II est des parfums frais comme des chairs d’enfants,
Doux comme les hautbois, verts comme les prairies,
— Et d’autres, corrompus, riches et triomphants,
Ayant l’expansion des choses infinies,
Comme l’ambre, le muse, le benjoin et l’encens,
Qui chantent les transports de l’esprit et des sens[323].

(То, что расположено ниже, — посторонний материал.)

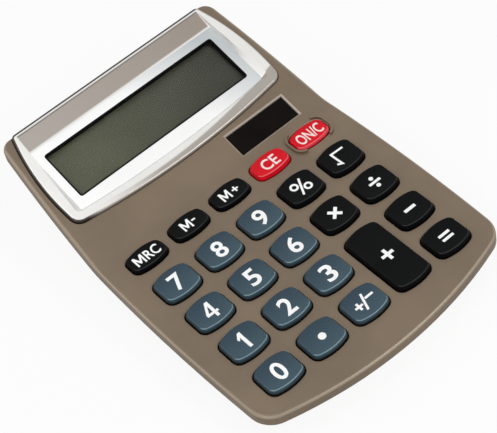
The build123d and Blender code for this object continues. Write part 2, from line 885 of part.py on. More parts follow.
with BuildPart() as case_screws:
    for across, y, base in case_screws_at:
        add(screw(Plane((across, y, base - seat_thickness)), seat_thickness + screw_bite))
finish(case_screws, "case_screws")

# Rubber feet, let into the floor
with BuildPart() as rubber_feet:
    with BuildSketch():
        with Locations(*feet_at):
            Circle(foot_radius - shell_gap)
    extrude(amount=foot_height + foot_sink)
    fillet(rubber_feet.edges().group_by(Axis.Z)[0], foot_round)
finish(rubber_feet, "rubber_feet")

# Battery cover: a round plate with a coin slot, a hub and two lugs that lock over the ledge
with BuildPart() as battery_cover:
    with BuildSketch(Plane.XY.offset(foot_height)):
        with Locations((battery_across, battery_y)):
            Circle(cover_radius)
    extrude(amount=cover_thickness - stack_gap)
    with BuildSketch(Plane.XY.offset(foot_height)):
        with Locations((battery_across, battery_y)):
            Circle(ledge_radius - cover_gap)
    extrude(amount=hub_top - stack_gap - foot_height)
    with BuildSketch(Plane.XY.offset(lug_floor)):
        with Locations((battery_across, battery_y)):
            Rectangle(2 * cover_radius, lug_width)
            Circle(cover_radius - cover_gap, mode=Mode.INTERSECT)
    extrude(amount=lug_thickness)
    with BuildSketch(Plane.XY.offset(foot_height)):
        with Locations((battery_across, battery_y)):
            SlotOverall(coin_slot_length, coin_slot_width)
    extrude(amount=coin_slot_depth, mode=Mode.SUBTRACT)
finish(battery_cover, "battery_cover")

# Button cell, standing on the cover's hub
with BuildPart() as battery_cell:
    with BuildSketch(Plane.XY.offset(cell_base)):
        with Locations((battery_across, battery_y)):
            Circle(cell_radius)
    extrude(amount=cell_height)
    fillet(battery_cell.edges(), cell_round)
finish(battery_cell, "battery_cell")

# Contacts: one against the cell's side, one folded over its top, each with a tail above the housing
tail_top = housing_top + tail_length
plus_y = battery_y + cell_radius + stack_gap
with BuildPart() as battery_contact_plus:
    with BuildSketch(Plane.XY.offset(cell_base)):
        with Locations((battery_across, plus_y + contact_thickness / 2)):
            Rectangle(contact_width, contact_thickness)
    extrude(amount=housing_top - cell_base)
    with BuildSketch(Plane.XY.offset(housing_top)):
        with Locations((battery_across, plus_y + contact_thickness / 2)):
            Rectangle(tail_width, contact_thickness)
    extrude(amount=tail_length)
finish(battery_contact_plus, "battery_contact_plus")

minus_y = battery_y - cup_radius - contact_thickness
with BuildPart() as battery_contact_minus:
    with BuildSketch(Plane.XY.offset(cell_top + stack_gap)):
        with Locations((battery_across, (minus_y + battery_y) / 2)):
            Rectangle(contact_width, battery_y - minus_y)
    extrude(amount=contact_thickness)
    with BuildSketch(Plane.XY.offset(cell_top + stack_gap)):
        with Locations((battery_across, minus_y + contact_thickness / 2)):
            Rectangle(tail_width, contact_thickness)
    extrude(amount=tail_top - cell_top - stack_gap)
finish(battery_contact_minus, "battery_contact_minus")


def wire(side, route, radii):
    """A round wire along a route in the upright plane at a place across, with rounded corners."""
    with BuildPart() as lead:
        with BuildLine(Plane.YZ.offset(side)) as line:
            FilletPolyline(*route, radius=radii)
        with BuildSketch(Plane(origin=line.line @ 0, z_dir=line.line % 0)):
            Circle(wire_radius)
        sweep()
    return lead.part


# Wires from the solar cell, down behind the board's edge and up to its underside
with BuildPart() as solar_wires:
    for side in (-1, 1):
        add(
            wire(
                solar_centre_across + side * wire_pitch / 2,
                [
                    profile_point(display, solar_wire_up, solar_cell_depth),
                    profile_point(display, solar_wire_up, solar_cell_depth + solar_wire_drop),
                    profile_point(keyboard, -wire_landing, board_top + board_thickness + wire_drop),
                    profile_point(keyboard, -wire_landing, board_top + board_thickness),
                ],
                wire_bend,
            )
        )
finish(solar_wires, "solar_wires")

# Wires from the battery contacts' tails to the board's underside
wire_floor = profile_point(keyboard, -wire_landing, board_top + board_thickness + wire_drop)[1]
with BuildPart() as battery_wires:
    for side, tail_y in ((-1, minus_y), (1, plus_y)):
        add(
            wire(
                battery_across + side * wire_pitch / 2,
                [
                    (tail_y, tail_top - wire_radius),
                    (battery_y - housing_radius - wire_bend, tail_top - wire_radius),
                    (bend_y + wire_bend, wire_floor),
                    profile_point(keyboard, -wire_landing, board_top + board_thickness + wire_drop),
                    profile_point(keyboard, -wire_landing, board_top + board_thickness),
                ],
                wire_bend,
            )
        )
finish(battery_wires, "battery_wires")

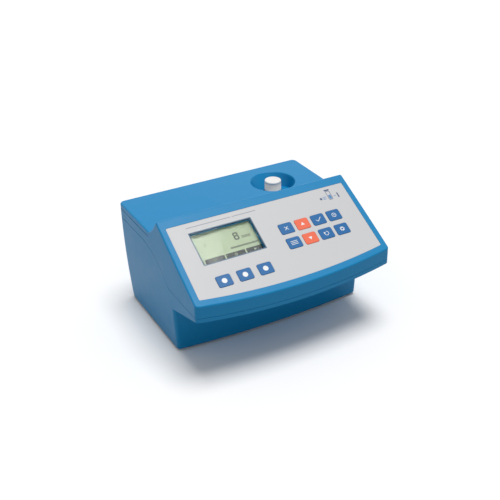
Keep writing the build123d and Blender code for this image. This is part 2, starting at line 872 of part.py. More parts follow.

Первые три строфы «Новой Голландии» рисуют пейзаж в смешении тех же трех чувств — обоняния, зрения и слуха, причем память вводится с самого начала:
Запах камней и металла
Острый, как волчьи клыки,
— помнишь?
В изгибе канала
Призрак забытой руки,
— видишь?
Деревья на крыши
Позднее золото льют.
В Новой Голландии
— слышишь?
Карлики листья куют…[324]
В отличие от Бодлера Мандельштама не интересует соотношение «природы», гармонии и поэтического. В беседе на прогулке-«болтайке» у Новой Голландии речь идет о значимом для истории Петербурга и петровской России месте. «Новая Голландия» — одно из первых городских портовых сооружений, задуманное Петром в начале XVIII века и построенное при Елизавете и Екатерине II архитекторами С. Чевакинским и Ж.-Б. Валлен-Деламотом. Впоследствии пришедшее в запустение, оно стало недоступным островом, окруженным по краям мрачными массивными пакгаузами из красного кирпича. В советское время там размещались склады военно-морского ведомства, и попасть туда можно было только по пропускам. Синестезия трех чувств из бодлеровских «Соответствий» — способ восприятия исторического пейзажа на прогулке в золотую осень. Намек на травму русской истории сделан, перед нами, казалось бы, разновидность исторической элегии. Возможно, маршрут прогулки у Новой Голландии был подсказан мирискусниками, любителями и знатоками Коломны (где жил Мандельштам и некоторые из «арефьевцев»). Один из их наиболее известных непарадных видов города — щербатая неоклассицистская арка Валлен-Деламота в исполнении Остроумовой-Лебедевой. Впрочем, именно она в стихотворении не упоминается.